Short task ▸ Extract the lines between the ones holding "for name, stretches, free_row, every" and "imported CAD part.", inclusive, exactly as written and nothing more.

Supplied material ▸
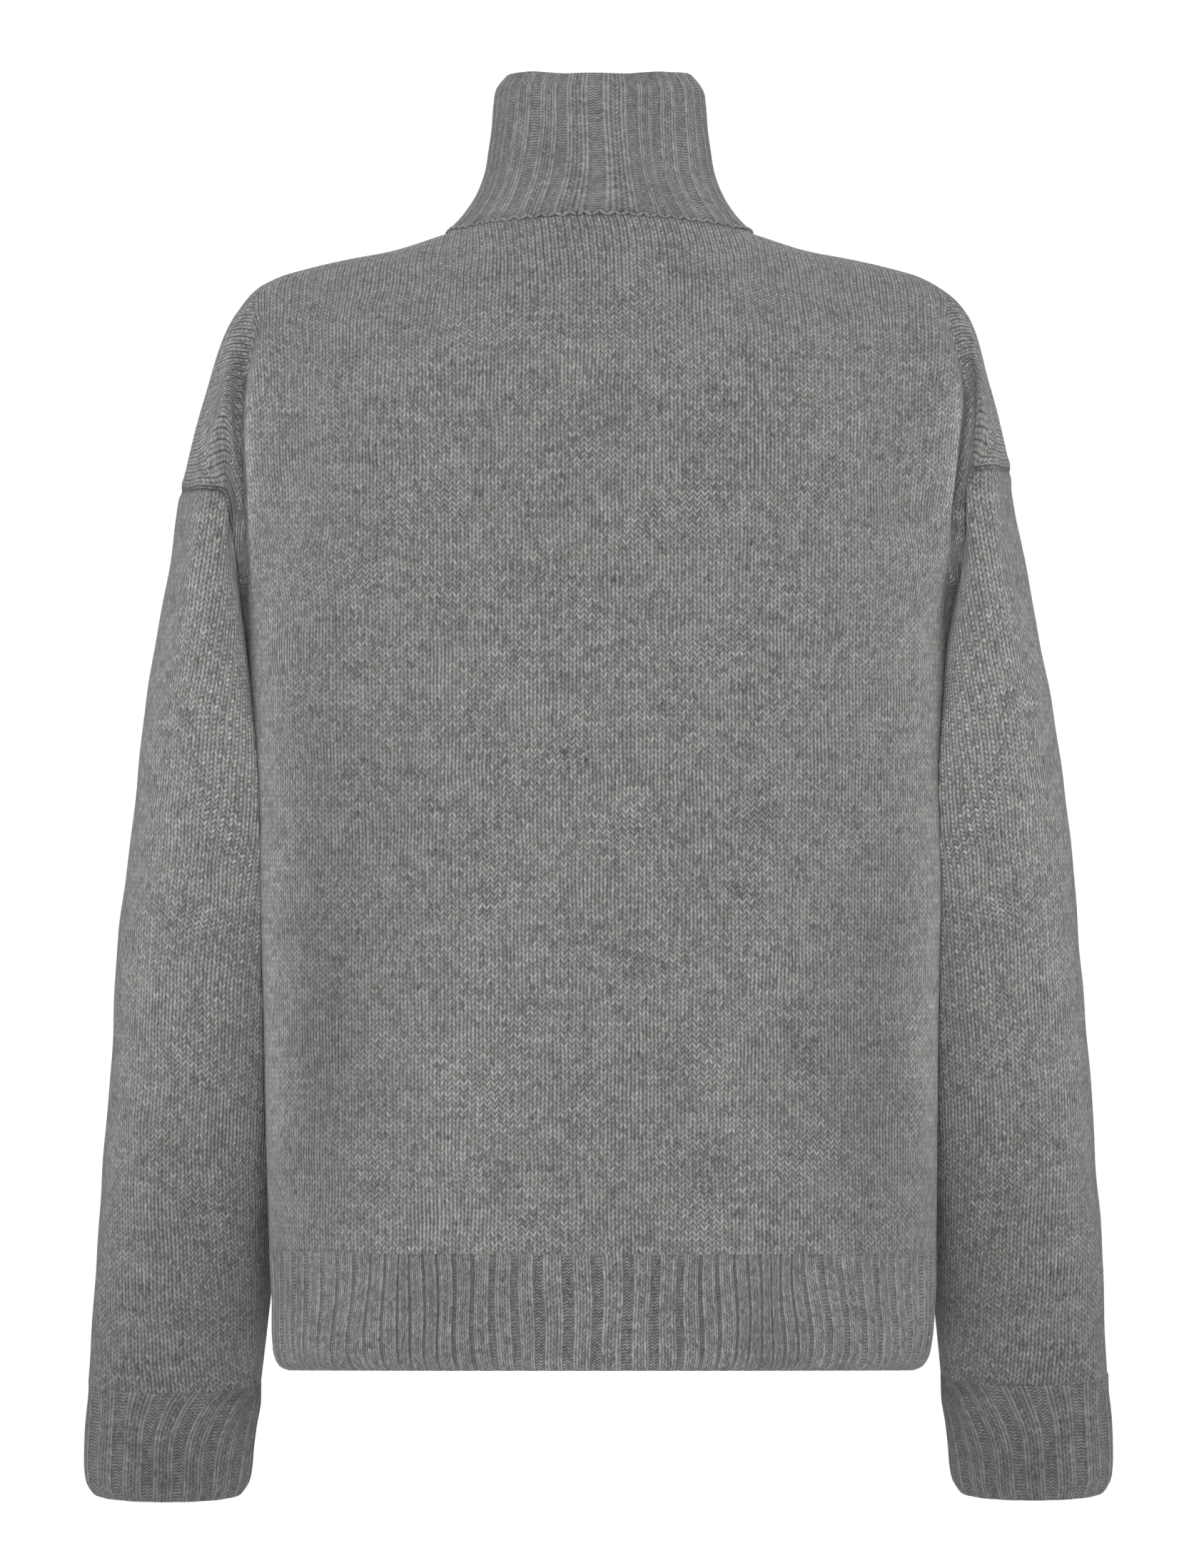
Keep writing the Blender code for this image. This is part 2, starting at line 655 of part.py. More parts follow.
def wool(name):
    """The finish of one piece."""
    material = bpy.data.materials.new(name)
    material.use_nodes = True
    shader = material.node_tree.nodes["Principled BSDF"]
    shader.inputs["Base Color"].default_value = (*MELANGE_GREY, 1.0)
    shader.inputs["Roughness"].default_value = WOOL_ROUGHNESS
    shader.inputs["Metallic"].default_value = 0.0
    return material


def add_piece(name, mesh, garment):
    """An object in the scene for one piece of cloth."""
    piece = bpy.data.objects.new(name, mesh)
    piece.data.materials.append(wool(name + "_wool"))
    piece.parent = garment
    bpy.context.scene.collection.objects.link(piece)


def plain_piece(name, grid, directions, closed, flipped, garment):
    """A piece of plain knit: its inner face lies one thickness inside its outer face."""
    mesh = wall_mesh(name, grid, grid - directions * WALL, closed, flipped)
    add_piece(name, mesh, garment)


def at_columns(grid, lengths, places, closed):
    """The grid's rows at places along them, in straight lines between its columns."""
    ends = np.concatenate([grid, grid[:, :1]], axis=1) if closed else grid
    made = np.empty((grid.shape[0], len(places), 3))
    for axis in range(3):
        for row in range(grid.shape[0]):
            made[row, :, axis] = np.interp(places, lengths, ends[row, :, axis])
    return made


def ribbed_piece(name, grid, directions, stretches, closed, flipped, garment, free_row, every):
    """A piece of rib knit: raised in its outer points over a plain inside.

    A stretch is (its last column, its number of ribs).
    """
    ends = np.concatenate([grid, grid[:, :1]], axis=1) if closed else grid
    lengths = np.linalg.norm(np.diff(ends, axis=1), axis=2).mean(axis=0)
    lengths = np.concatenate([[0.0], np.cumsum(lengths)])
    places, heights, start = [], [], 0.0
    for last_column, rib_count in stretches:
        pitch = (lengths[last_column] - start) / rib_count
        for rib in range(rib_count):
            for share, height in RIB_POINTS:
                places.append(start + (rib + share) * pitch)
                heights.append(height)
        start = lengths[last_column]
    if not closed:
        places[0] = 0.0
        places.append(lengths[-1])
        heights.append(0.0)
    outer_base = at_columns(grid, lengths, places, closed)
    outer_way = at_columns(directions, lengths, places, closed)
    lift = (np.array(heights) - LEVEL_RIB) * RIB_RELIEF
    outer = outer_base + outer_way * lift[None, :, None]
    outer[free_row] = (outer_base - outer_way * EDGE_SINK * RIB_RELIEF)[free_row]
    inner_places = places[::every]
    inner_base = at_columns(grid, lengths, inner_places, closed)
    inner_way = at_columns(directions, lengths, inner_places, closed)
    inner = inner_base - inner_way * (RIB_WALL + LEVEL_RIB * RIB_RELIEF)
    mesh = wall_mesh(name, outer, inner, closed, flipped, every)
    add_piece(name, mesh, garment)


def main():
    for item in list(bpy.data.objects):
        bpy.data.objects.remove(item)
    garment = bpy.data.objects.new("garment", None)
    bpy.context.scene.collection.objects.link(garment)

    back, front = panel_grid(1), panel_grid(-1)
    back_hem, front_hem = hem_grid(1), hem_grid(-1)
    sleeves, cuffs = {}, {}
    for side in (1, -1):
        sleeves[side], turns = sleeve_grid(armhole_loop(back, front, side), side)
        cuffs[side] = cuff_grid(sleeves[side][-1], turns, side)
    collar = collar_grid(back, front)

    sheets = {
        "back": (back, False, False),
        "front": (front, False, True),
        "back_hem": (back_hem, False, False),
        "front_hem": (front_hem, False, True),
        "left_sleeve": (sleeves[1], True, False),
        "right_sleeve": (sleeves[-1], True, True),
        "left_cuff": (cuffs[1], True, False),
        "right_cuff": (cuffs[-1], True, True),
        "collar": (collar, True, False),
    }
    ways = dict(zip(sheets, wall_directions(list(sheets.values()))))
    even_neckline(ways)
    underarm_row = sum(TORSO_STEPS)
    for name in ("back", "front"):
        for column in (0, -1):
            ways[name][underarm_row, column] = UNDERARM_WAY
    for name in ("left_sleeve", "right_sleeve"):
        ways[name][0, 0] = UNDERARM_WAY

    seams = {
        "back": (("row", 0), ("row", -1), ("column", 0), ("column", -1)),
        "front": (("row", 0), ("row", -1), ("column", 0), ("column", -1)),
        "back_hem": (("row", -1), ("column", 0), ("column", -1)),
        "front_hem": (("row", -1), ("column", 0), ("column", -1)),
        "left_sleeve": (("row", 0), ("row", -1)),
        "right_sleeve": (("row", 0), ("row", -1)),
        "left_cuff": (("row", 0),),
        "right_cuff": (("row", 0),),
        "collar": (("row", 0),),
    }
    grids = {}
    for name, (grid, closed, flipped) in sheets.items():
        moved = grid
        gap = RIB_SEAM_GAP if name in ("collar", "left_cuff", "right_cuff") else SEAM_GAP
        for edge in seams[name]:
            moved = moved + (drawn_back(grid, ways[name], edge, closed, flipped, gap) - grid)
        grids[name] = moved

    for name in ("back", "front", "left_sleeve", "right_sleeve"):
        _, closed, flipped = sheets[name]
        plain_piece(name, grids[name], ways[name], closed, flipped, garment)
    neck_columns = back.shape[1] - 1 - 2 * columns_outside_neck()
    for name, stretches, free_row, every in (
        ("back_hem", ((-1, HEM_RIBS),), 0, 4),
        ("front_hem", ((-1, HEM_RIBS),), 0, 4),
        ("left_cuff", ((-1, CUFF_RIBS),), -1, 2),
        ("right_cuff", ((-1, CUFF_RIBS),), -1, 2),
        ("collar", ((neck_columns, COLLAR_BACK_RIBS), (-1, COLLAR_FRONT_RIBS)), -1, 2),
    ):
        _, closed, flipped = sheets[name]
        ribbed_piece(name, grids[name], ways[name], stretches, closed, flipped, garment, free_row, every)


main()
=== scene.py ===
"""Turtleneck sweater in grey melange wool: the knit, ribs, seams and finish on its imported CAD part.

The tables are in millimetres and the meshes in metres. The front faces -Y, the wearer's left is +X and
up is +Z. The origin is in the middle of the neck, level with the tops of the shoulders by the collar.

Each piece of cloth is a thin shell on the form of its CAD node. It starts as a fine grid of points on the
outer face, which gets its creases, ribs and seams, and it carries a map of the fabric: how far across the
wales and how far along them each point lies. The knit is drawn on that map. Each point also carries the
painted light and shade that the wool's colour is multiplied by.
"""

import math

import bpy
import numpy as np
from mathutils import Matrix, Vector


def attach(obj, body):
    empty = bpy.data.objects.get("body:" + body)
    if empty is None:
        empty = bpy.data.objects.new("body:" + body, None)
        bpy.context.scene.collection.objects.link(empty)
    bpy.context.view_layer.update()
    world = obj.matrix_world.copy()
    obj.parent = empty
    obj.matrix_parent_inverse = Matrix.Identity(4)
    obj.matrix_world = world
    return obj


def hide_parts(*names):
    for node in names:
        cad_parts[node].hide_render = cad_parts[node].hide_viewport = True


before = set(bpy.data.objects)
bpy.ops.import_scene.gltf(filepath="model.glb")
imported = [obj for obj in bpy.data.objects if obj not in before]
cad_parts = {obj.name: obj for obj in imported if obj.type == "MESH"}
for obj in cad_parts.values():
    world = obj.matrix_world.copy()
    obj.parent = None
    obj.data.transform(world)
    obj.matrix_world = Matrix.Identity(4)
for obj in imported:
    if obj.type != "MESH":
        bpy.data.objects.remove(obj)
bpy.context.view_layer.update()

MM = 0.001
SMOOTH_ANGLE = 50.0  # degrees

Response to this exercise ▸
    for name, stretches, free_row, every in (
        ("back_hem", ((-1, HEM_RIBS),), 0, 4),
        ("front_hem", ((-1, HEM_RIBS),), 0, 4),
        ("left_cuff", ((-1, CUFF_RIBS),), -1, 2),
        ("right_cuff", ((-1, CUFF_RIBS),), -1, 2),
        ("collar", ((neck_columns, COLLAR_BACK_RIBS), (-1, COLLAR_FRONT_RIBS)), -1, 2),
    ):
        _, closed, flipped = sheets[name]
        ribbed_piece(name, grids[name], ways[name], stretches, closed, flipped, garment, free_row, every)


main()
=== scene.py ===
"""Turtleneck sweater in grey melange wool: the knit, ribs, seams and finish on its imported CAD part.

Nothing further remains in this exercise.